--- Start Recorded information ---

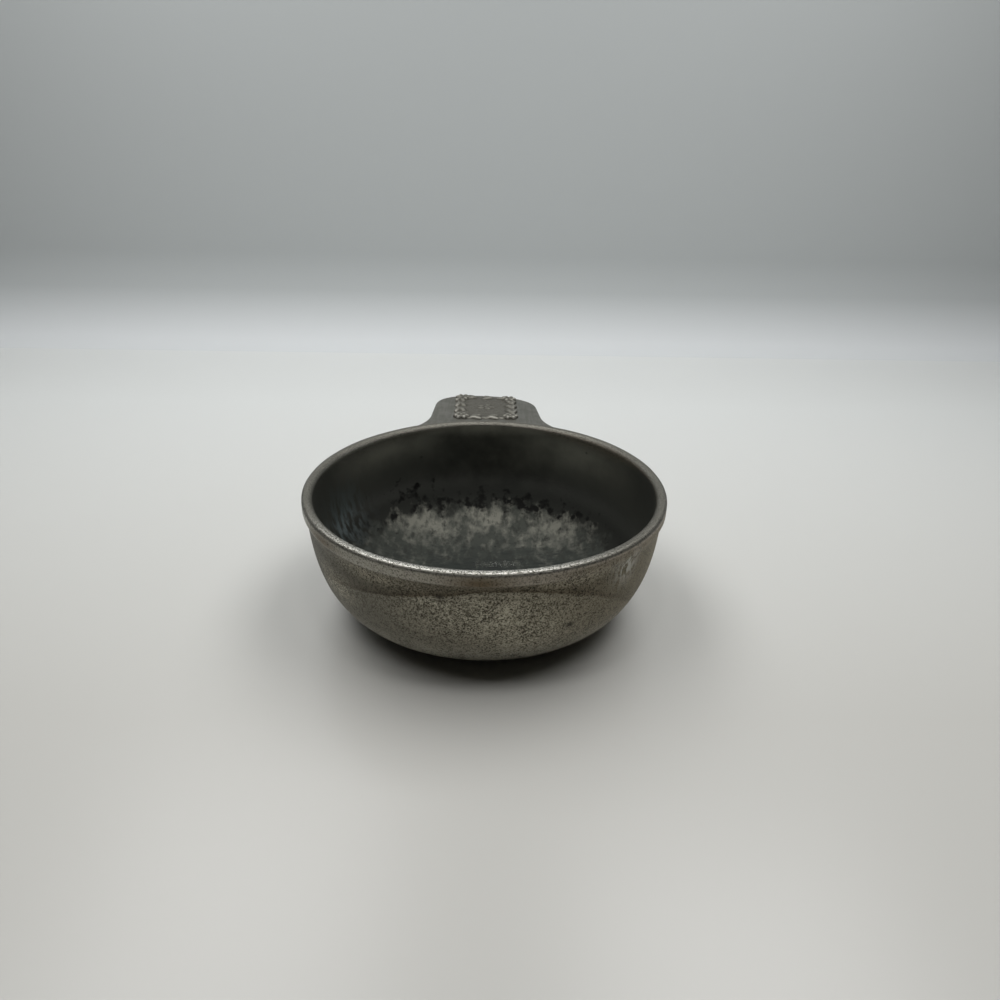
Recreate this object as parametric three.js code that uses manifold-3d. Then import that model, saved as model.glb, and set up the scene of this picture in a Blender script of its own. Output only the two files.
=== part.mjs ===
// A baby's porringer in cast pewter: a deep round bowl with a banded lip, a flat tab handle
// at the lip, and a small relief badge on the handle. Millimetres, +Z up. The origin is the
// centre of the flat base, and the handle points along +Y.
import * as THREE from 'three';
import { mergeVertices } from 'three/addons/utils/BufferGeometryUtils.js';
import Module from 'manifold-3d';

// Bowl
const rimRadius = 57.3; // out to the crest of the lip
const bowlHeight = 43;
const rimThickness = 3.25; // of the rounded crest
const lipHeight = 3.6; // of the band round the outside of the lip
const lipFlare = 0.1; // how far the band's lower edge stands out past the crest
const lipEdgeRound = 1.5;
const lipEdgeSlope = 20; // degrees, where the band's edge turns into the hollow under it
const lipStep = 0.76; // from the band in to the wall, at the rim's level
const coveHeight = 5.4; // of the shallow hollow under the band
const wallDraft = 0.057; // how much the wall leans in, per mm of depth
const bellyPower = 3.36; // fullness of the outside: 2 is an ellipse
const baseCut = 2.66; // depth that the flat base cuts off the belly's curve
const hollowPower = 3.6; // fullness of the inside
const floorThickness = 2.4;
const turnSteps = 72; // facets round the bowl

// Handle
const handleLength = 36.1; // from the crest of the lip out to the tip
const neckWidth = 43.8;
const endWidth = 41.8; // across the tab where its corners start to round
const handleThickness = 2.9;
const handleSetDown = 0.8; // top of the tab below the crest of the lip
const handleDroop = 2; // degrees
const handleEdgeRound = 0.7;
const flareWidth = 58; // across the root where it runs out along the lip
const flareLength = 16;
const cornerLength = 14;
const tipFlat = 21; // width of the shallow curve across the tip
const tipCrown = 1.1;
const rootCove = 3.4; // radius of the fillet under the root
const rootLedge = 0.5; // what is left of the fillet's lower edge
const seatGap = 0.3; // between parts that bear on each other

// Badge
const badgeSideMargin = 8.9; // from the badge out to the edge of the handle
const badgeTipMargin = 3.4;
const badgeRootMargin = 3.7; // from the crest of the lip to the badge
const badgeCorner = 5;
const fieldThickness = 0.4;
const borderWidth = 2.4;
const borderRise = 1.2; // of the leaf border above the handle
const leafPairs = 22; // round the border
const leafDepth = 0.35; // of the scallops that the leaves make
const rosetteRadius = 3.2;
const rosetteRise = 1.5;
const rosettePetals = 6;
const flowerRadius = 3.6;
const flowerRise = 0.8;
const flowerPetals = 5;

const slightest = 0.03; // slivers left by joining solids are closed up below this

const wasm = await Module();
wasm.setup();

// A closed geometry as a solid that can be joined and cut.
function solidOf(geometry) {
  const bare = geometry.clone();
  bare.deleteAttribute('normal');
  bare.deleteAttribute('uv');
  const welded = mergeVertices(bare);
  return new wasm.Manifold(new wasm.Mesh({
    numProp: 3,
    vertProperties: new Float32Array(welded.attributes.position.array),
    triVerts: new Uint32Array(welded.index.array),
  }));
}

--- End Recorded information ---

*Stated task*
Give back the whole listing exactly as it reads.

*Solution to this task*
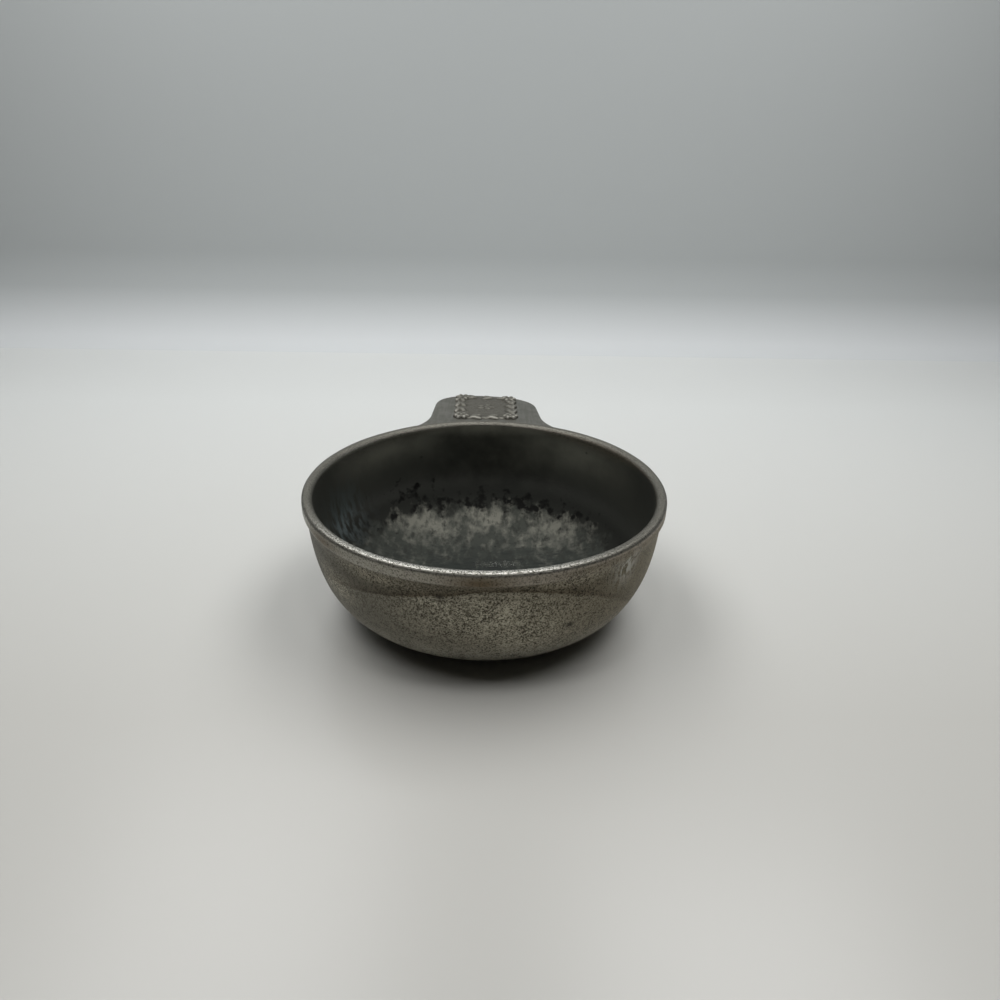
Recreate this object as parametric three.js code that uses manifold-3d. Then import that model, saved as model.glb, and set up the scene of this picture in a Blender script of its own. Output only the two files.
=== part.mjs ===
// A baby's porringer in cast pewter: a deep round bowl with a banded lip, a flat tab handle
// at the lip, and a small relief badge on the handle. Millimetres, +Z up. The origin is the
// centre of the flat base, and the handle points along +Y.
import * as THREE from 'three';
import { mergeVertices } from 'three/addons/utils/BufferGeometryUtils.js';
import Module from 'manifold-3d';

// Bowl
const rimRadius = 57.3; // out to the crest of the lip
const bowlHeight = 43;
const rimThickness = 3.25; // of the rounded crest
const lipHeight = 3.6; // of the band round the outside of the lip
const lipFlare = 0.1; // how far the band's lower edge stands out past the crest
const lipEdgeRound = 1.5;
const lipEdgeSlope = 20; // degrees, where the band's edge turns into the hollow under it
const lipStep = 0.76; // from the band in to the wall, at the rim's level
const coveHeight = 5.4; // of the shallow hollow under the band
const wallDraft = 0.057; // how much the wall leans in, per mm of depth
const bellyPower = 3.36; // fullness of the outside: 2 is an ellipse
const baseCut = 2.66; // depth that the flat base cuts off the belly's curve
const hollowPower = 3.6; // fullness of the inside
const floorThickness = 2.4;
const turnSteps = 72; // facets round the bowl

// Handle
const handleLength = 36.1; // from the crest of the lip out to the tip
const neckWidth = 43.8;
const endWidth = 41.8; // across the tab where its corners start to round
const handleThickness = 2.9;
const handleSetDown = 0.8; // top of the tab below the crest of the lip
const handleDroop = 2; // degrees
const handleEdgeRound = 0.7;
const flareWidth = 58; // across the root where it runs out along the lip
const flareLength = 16;
const cornerLength = 14;
const tipFlat = 21; // width of the shallow curve across the tip
const tipCrown = 1.1;
const rootCove = 3.4; // radius of the fillet under the root
const rootLedge = 0.5; // what is left of the fillet's lower edge
const seatGap = 0.3; // between parts that bear on each other

// Badge
const badgeSideMargin = 8.9; // from the badge out to the edge of the handle
const badgeTipMargin = 3.4;
const badgeRootMargin = 3.7; // from the crest of the lip to the badge
const badgeCorner = 5;
const fieldThickness = 0.4;
const borderWidth = 2.4;
const borderRise = 1.2; // of the leaf border above the handle
const leafPairs = 22; // round the border
const leafDepth = 0.35; // of the scallops that the leaves make
const rosetteRadius = 3.2;
const rosetteRise = 1.5;
const rosettePetals = 6;
const flowerRadius = 3.6;
const flowerRise = 0.8;
const flowerPetals = 5;

const slightest = 0.03; // slivers left by joining solids are closed up below this

const wasm = await Module();
wasm.setup();

// A closed geometry as a solid that can be joined and cut.
function solidOf(geometry) {
  const bare = geometry.clone();
  bare.deleteAttribute('normal');
  bare.deleteAttribute('uv');
  const welded = mergeVertices(bare);
  return new wasm.Manifold(new wasm.Mesh({
    numProp: 3,
    vertProperties: new Float32Array(welded.attributes.position.array),
    triVerts: new Uint32Array(welded.index.array),
  }));
}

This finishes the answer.